Monday, March 7, 2011

dredg "Chuckles" (1st Leg) tour includes The Dear Hunter

dredg fans forum (from kata rokkar a well known user and fellow dredg enthusiast/blogger like myself.

With The Dear Hunter, Balance and Composure, Trophy Fire:

Tue 5/3 Los Angeles, CA Roxy
Wed 5/4 Los Angeles, CA Roxy
Thu 5/5 San Francisco, CA Great American Music Hall
Fri 5/6 San Francisco, CA Great American Music Hall
Sat 5/7 Sacramento, CA Ace of Spades
Tue 5/10 Salt Lake City, UT Avalon Theatre
Wed 5/11 Denver, CO Marquis Theatre
Fri 5/13 St. Louis, MO The Firebird
Sat 5/14 Chicago, IL The Bottom Lounge
Sun 5/15 Pontiac, MI The Eagle Theatre
Mon 5/16 Cleveland Heights, OH Grog Shop
Wed 5/18 Boston, MA Paradise Rock Club
Thu 5/19 New York, NY Highline Ballroom
Fri 5/20 Philadelphia, PA The Trocadero
Sat 5/21 Baltimore, MD Bourbon Street
Mon 5/23 Atlanta, GA The Masquerade
Wed 5/25 New Orleans, LA House of Blues
Thu 5/26 Houston, TX The Studio @ Warehouse Live
Fri 5/27 Austin, TX Emo’s
Sat 5/28 Dallas, TX Granada Theatre


March 7, 2011 -- May 3 is going to be a special day for dredg, with the launch of the first round of headlining tour dates (along with The Dear Hunter, Balance and Composure, and Trophy Fire) and the release of their Dan The Automator-produced CHUCKLES AND MR. SQUEEZY on Superball Music.

The songs on CHUCKLES AND MR. SQUEEZY are largely based in rhythm, some of them heavy on loops, an influence clearly drawn from Dan, clearly evident on tracks such as “Upon Returning,” “The Thought of Losing You,” and “The Ornament.” Although the tones and pacing shift as the album progresses, the songs all fall under the category of what singer Gavin Hayes calls “dark pop.” “The Thought of Losing You,” driven by a surging guitar riff, achieves emotional depth through simplicity rather than over-complication while “Upon Returning” pairs rough-edged guitars with Gavin’s ambient vocals that soar in juxtaposition with the grinding instrumentals. A shadowed mood hovers under the music, lending a sense of pensive introspection to the songs, but in the end the album emerges as a beacon of optimism.
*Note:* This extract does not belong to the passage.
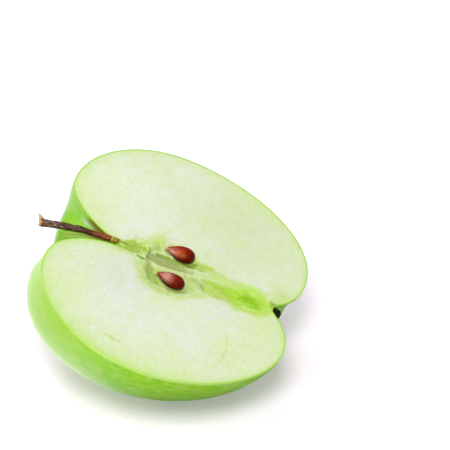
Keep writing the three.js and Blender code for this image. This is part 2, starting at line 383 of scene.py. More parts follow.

For nearly eight months, beginning last winter, the band members----Gavin Hayes (vocals, guitars), Drew Roulette (bass, samples), Mark Engles (guitars) and Dino Campanella (drums, keyboards)--sent songs back and forth over e-mail, allowing the tracks to slowly build and layer under individual microscopes. Producer Dan the Automator was brought into the process early, imbuing the entire development with a distinct sense of collaboration that married dredg’s signature style with Dan’s visionary approach. “I had a deal with them,” Dan says. “I said, ‘I’m going to make a bunch of tracks for you guys and whatever you do has to be better than these tracks or they’re going to be the album.’ I felt like setting a bar for them. dredg has been a band that’s been around for a long time and they’re comfortable with each. I wanted to shake them out of familiar habits and patterns.”

Part of this fresh approach arrived during the recording process, a relatively short period of time that forced the band to feel the sensations of their music rather than spend too much time perfecting them. The group spent two days at Studio Trilogy in San Francisco and one day at David Chloe’s art studio in Los Angeles. recording in September and did the rest of the work at Dan’s home studio in the Bernal Heights neighborhood of San Francisco. The sessions were casual, focused on urging emotion from the music, with both spontaneity and rawness in the recorded takes. The band even used sounds from the demoing process on the actual album tracks, an extraordinary new method for them.

“For me this a renewal kind of record,” Gavin says. “It feels different and in some ways it feels like a new band. That was my goal when working with the band and with Dan was to make something we’d never done. Hopefully people can see the band in a new light. We can mold to different things and there is a future for the band when it comes to creating.”


my thoughts: I'd love to see a show with both TDH and dredg, so i may consider trying to go to a show, namely Chicago with my Brother there. And May being a more do-able time. The TDH Lifetime Pass I gotta believe wouldn't work given they aren't headlining.

However, if more dates are announced and 1 includes MN, it wouldn't make sense. But that quite likely will be on a later leg, and not with TDH. But I'd love to be wrong about that.